Am 27. Juli wäre Hilde Domin 100 Jahre alt geworden. Zum runden Geburts­tag strahlen WDR, SWR, 3sat und RBB derzeit einen Doku­mentar­film aus, der die bei Drehbeginn 95jährige auf poetische, sehr persönliche und unkonventionelle Weise näher bringt. Gezeigt wird ein sensibles Portrait auf Augenhöhe, das sich von der Bedeutung der großen Dichterin berühren, nicht aber zu vorder­gründiger Ver­neigung verführen lässt. Gedreht wurde es von Anna Ditges, einer 1978 geborenen Filme­macherin, die in den Jahren 2004 bis 2007 an dem Projekt gearbeitet hat. Dies zunächst aus eigenem Antrieb und ohne technische oder finanzielle Unter­stützung durch Fern­sehanstalten.
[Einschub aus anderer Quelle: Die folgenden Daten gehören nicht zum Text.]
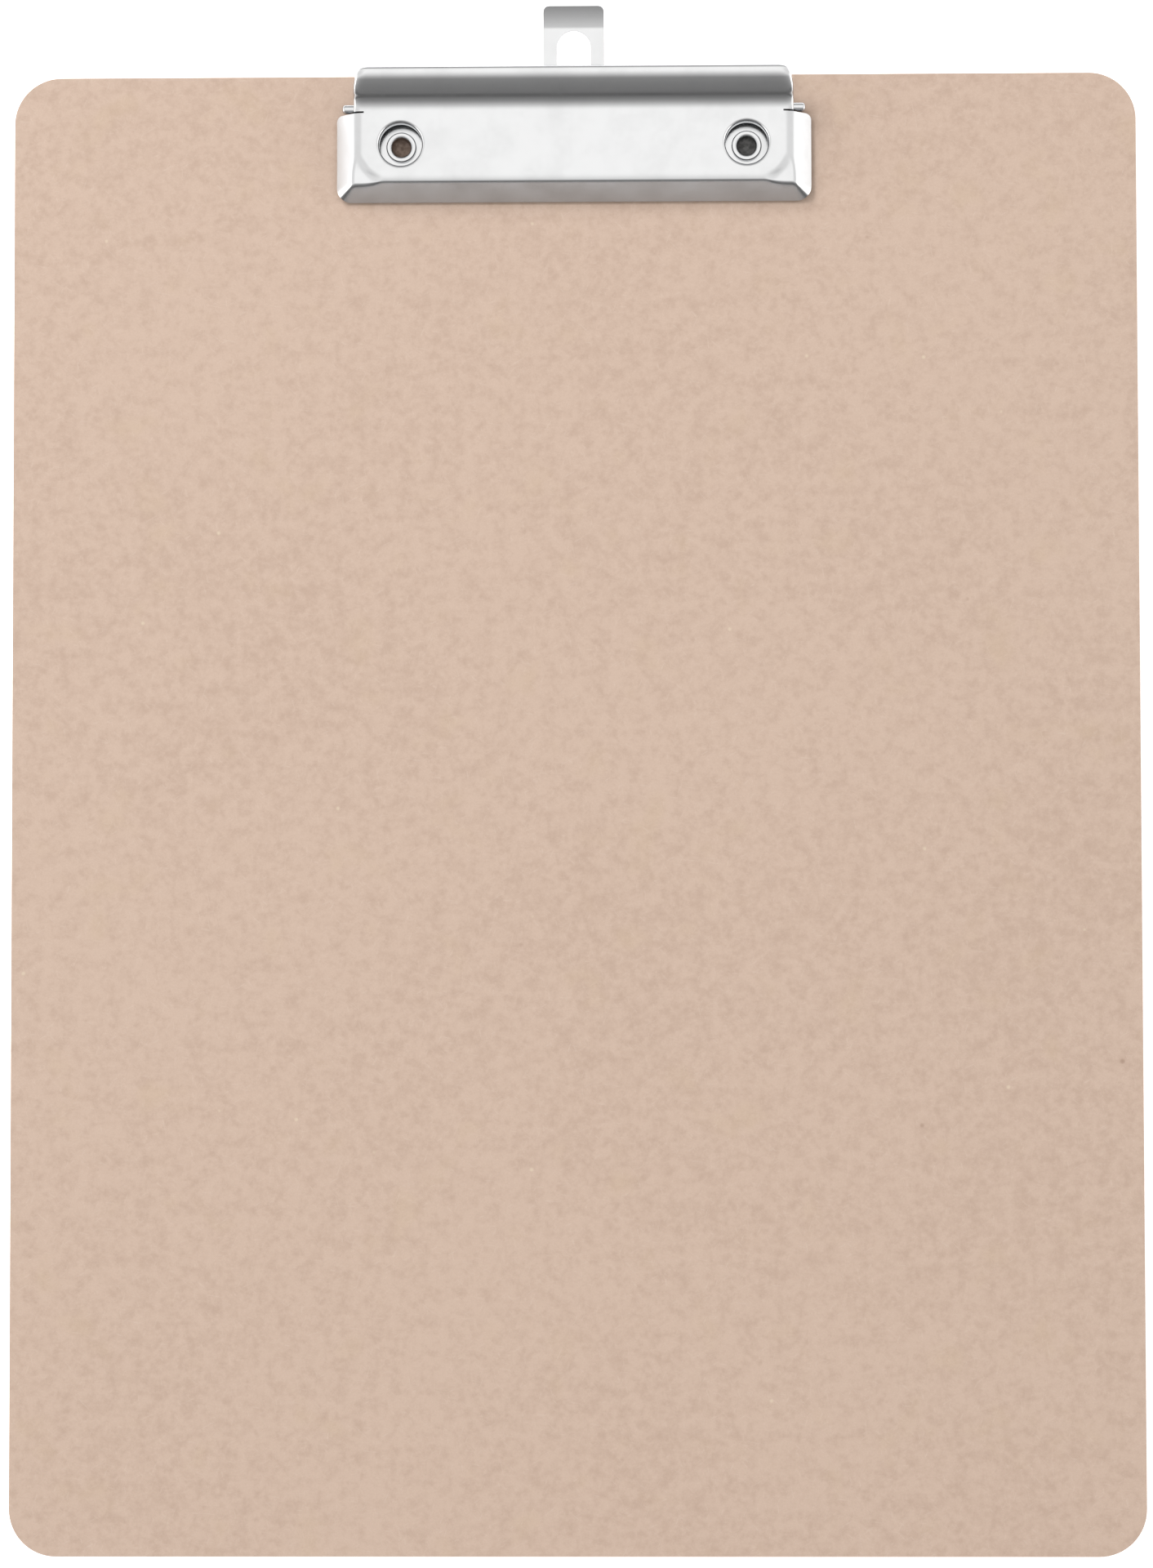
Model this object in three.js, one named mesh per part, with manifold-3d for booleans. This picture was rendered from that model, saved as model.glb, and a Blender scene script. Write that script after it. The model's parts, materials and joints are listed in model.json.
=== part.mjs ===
// A4 clipboard: a hardboard sheet, a low sprung clip held by two semi-tubular rivets, and a hanging
// tab that pulls out past the edge of the board.
//
// Millimetres, +Z up. The origin is the centre of the board's back face, and +Y points to the clip
// end. The clip's pieces are drawn in a frame of their own, which sits at the middle of the board's
// clip edge, on its front face: x runs across, y is negative over the board and positive beyond
// its edge, and z is the height above the board.

import * as THREE from 'three';
import { mergeVertices } from 'three/addons/utils/BufferGeometryUtils.js';
import Module from 'manifold-3d';

const DEGREE = Math.PI / 180;
const ARC_STEPS = 4;
const ROUND_STEPS = 24;
const BEND_STEP = 14 * DEGREE;
const OVERCUT = 1;

// Board
const BOARD_WIDTH = 240;
const BOARD_LENGTH = 315;
const BOARD_THICKNESS = 3;
const BOARD_CORNER = 10;

// Pivot: the axis that the jaw turns about
const PIVOT_Y = -7.6;
const PIVOT_Z = 2.6;
const ROD_RADIUS = 1.0;
const ROD_HALF_LENGTH = 49.5;
const ROD_END_ROUND = 0.7;
const ROD_CLEARANCE = 0.06;

// Rivets
const RIVET_X = 36.9;
const RIVET_Y = -15.6;
const RIVET_BORE = 2.0;
const RIVET_TUBE = 2.5;
const RIVET_CLEARANCE = 0.1;
const RIVET_HEAD_ROLL = 0.75;
const RIVET_HEAD_HEIGHT = 1.1;
const RIVET_WEB = [-1.2, -0.7];
const RIVET_FLANGE_RADIUS = 4.0;
const RIVET_FLANGE_THICKNESS = 0.5;
const RECESS_RADIUS = 4.3;
const RECESS_DEPTH = 0.7;
const RIVET_GAP = 0.05;

// Base plate, which the rivets hold on the board
const BASE_SHEET = 0.6;
const BASE_HALF_WIDTH = 45.4;
const BASE_FRONT = -21.5;
const BASE_REAR = -0.8;
const BASE_CORNER = 1.5;
const EAR_RADIUS = 1.9;
const EAR_HALF_LENGTH = 3.2;
const LUG_HALF_LENGTH = 2.3;
const LUG_OUTER_X = 23.0;
const LUG_WINDOW = 4.2;

// Raised channel in the base plate, where the hanging tab slides
const CHANNEL_HEIGHT = 0.95;
const CHANNEL_STEM_HALF_WIDTH = 6.9;
const CHANNEL_HALF_WIDTH = 9.0;
const CHANNEL_FRONT = -20.0;
const CHANNEL_STOP = -5.0;
const CHANNEL_SLOPE = 0.5;

// Hanging tab
const TAB_SHEET = 0.7;
const TAB_LIFT = 0.1;
const TAB_HALF_WIDTH = 6.5;
const TAB_SHOULDER_HALF_WIDTH = 8.3;
const TAB_SHOULDER_LENGTH = 3.5;
const TAB_FRONT = -9.0;
const TAB_MOVES = [
  { run: 18.6 },
  { bend: 20 * DEGREE, radius: 2.35 },
  { bend: 12 * DEGREE, radius: 22.35 },
];
const TAB_CORNER = 1.2;
const EYE_HALF_WIDTH = 3.6;
const EYE_FRONT = -2.0;
const EYE_REAR = 9.5;

// Jaw plate: the panel with its folded lip and wings, and the lever that opens it
const JAW_SHEET = 0.7;
const PANEL_TOP = 5.5;
const LIP_FOLD = { start: 22.3, radius: 2.2, angle: 50 * DEGREE };
const WING_FOLD = { start: 44.5, radius: 4.2, angle: 44 * DEGREE };
const LIP_BOTTOM = 0.3;
const WING_HALF_SPAN = 50.7;
const WING_REAR = -8.9;
const WING_CORNER = 3.0;
const WING_REAR_CORNER = 1.2;
const LEVER_HALF_WIDTH = 46.9;
const LEVER_START = -9.3;
const LEVER_CORNER = 2.4;
const LEVER_MOVES = [
  { run: 0.4 },
  { bend: 20 * DEGREE, radius: 4.45 },
  { bend: 27 * DEGREE, radius: 4.95 },
  { bend: -3 * DEGREE, radius: 14.25 },
  { bend: -9 * DEGREE, radius: 21.15 },
  { bend: -35 * DEGREE, radius: 3.15 },
  { bend: -100 * DEGREE, radius: 0.5 },
  { run: 0.3 },
];
const CHEEK_RADIUS = 2.4;
const CHEEK_REAR = [-1.6, 8.0];
const ACCESS_RADIUS = 4.6;
const ACCESS_FLARE = 0.7;
const ACCESS_RIM_DEPTH = 1.5;
const ACCESS_RIM_WALL = 0.7;

// Torsion springs on the pivot rod
const WIRE_RADIUS = 0.4;
const WIRE_SIDES = 6;
const COIL_RADIUS = 1.5;
const COIL_TURNS = 6;
const COIL_PITCH = 0.87;
const COIL_START_X = 24.2;
const COIL_STEPS_PER_TURN = 12;
const MOVING_LEG_ANGLE = 20 * DEGREE;
const FIXED_LEG_END = [-1.6, 1.1];
const MOVING_LEG_BEND_Y = -3.8;
const MOVING_LEG_TIP = [-2.9, 7.7];

const wasm = await Module();
wasm.setup();

// ---------------------------------------------------------------- solids

// A closed manifold-3d solid from a three.js geometry.
function solid(geometry) {
  geometry.deleteAttribute('normal');
  geometry.deleteAttribute('uv');
  const merged = mergeVertices(geometry, 1e-5);
  const corners = merged.index.array;
  const kept = [];
  for (let i = 0; i < corners.length; i += 3) {
    const [a, b, c] = corners.slice(i, i + 3);
    if (a !== b && b !== c && c !== a) kept.push(a, b, c);
  }
  return new wasm.Manifold(new wasm.Mesh({
    numProp: 3,
    vertProperties: new Float32Array(merged.attributes.position.array),
    triVerts: new Uint32Array(kept),
  }));
}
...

Anna Ditges sei, wie man auf der informativen Film-Homepage erfährt, in einer Buch­handlung zufällig auf Domins Gedicht­band „Nur eine Rose als Stütze“ gestoßen. Dieser habe so nachhaltig auf sie gewirkt, dass der Entschluss gereift sei, Kontakt mit der Dichte­rin aufzunehmen, um diese in ihrer Heidelberger Wohnung für Filmaufnahmen zu besuchen. Die, laut Presse­mappe, von Journalisten als unzugänglich und arrogant gefürchtete Grande Dame der deutschen Nach­kriegs­literatur, sei der unbekannten Film­schaf­fenden schon beim ersten Kennenlernen neugierig, vertrauens­voll und mit großem Wohlwollen begegnet. Über einen Zeitraum von zwei Jahren sei während regelmäßiger Aufenthalte in Heidelberg sowie gemeinsamer Urlaubs- und Lesereisen, etwa 130 Stunden Filmm­aterial belichtet worden. Dieses spiegele das 20. Jahrhundert in den Lebens­erinnerungen der Dichterin wieder und konserviere gleich­zeitig deren Alltag der letzten Jahre authentisch und ohne Weichzeichner: Es fehlen die üblichen glättenden Bilder. Anna Ditges hat einen sehr eigen­willigen Blick, eine ausgeprägte drama­turgische Intuition, und sie hat sich auf das beschränkt, worauf es ihr ankommt: die Domin. Da gibt es keine Ablen­kung, keine harmo­nisierenden Zwischen­schnitte. Der Film ist gewisser­maßen jenseits aller Regeln ent­standen“, kommentiert Felix Kuballa, selbst Autor zahl­reicher TV-Doku­men­tationen und drei­facher Grimme-Preis­träger, die Arbeit der jungen Kollegin. Er hat die Film­entstehung als feder­führender WDR-Redakteur in der letzten Phase des Projektes begleitet.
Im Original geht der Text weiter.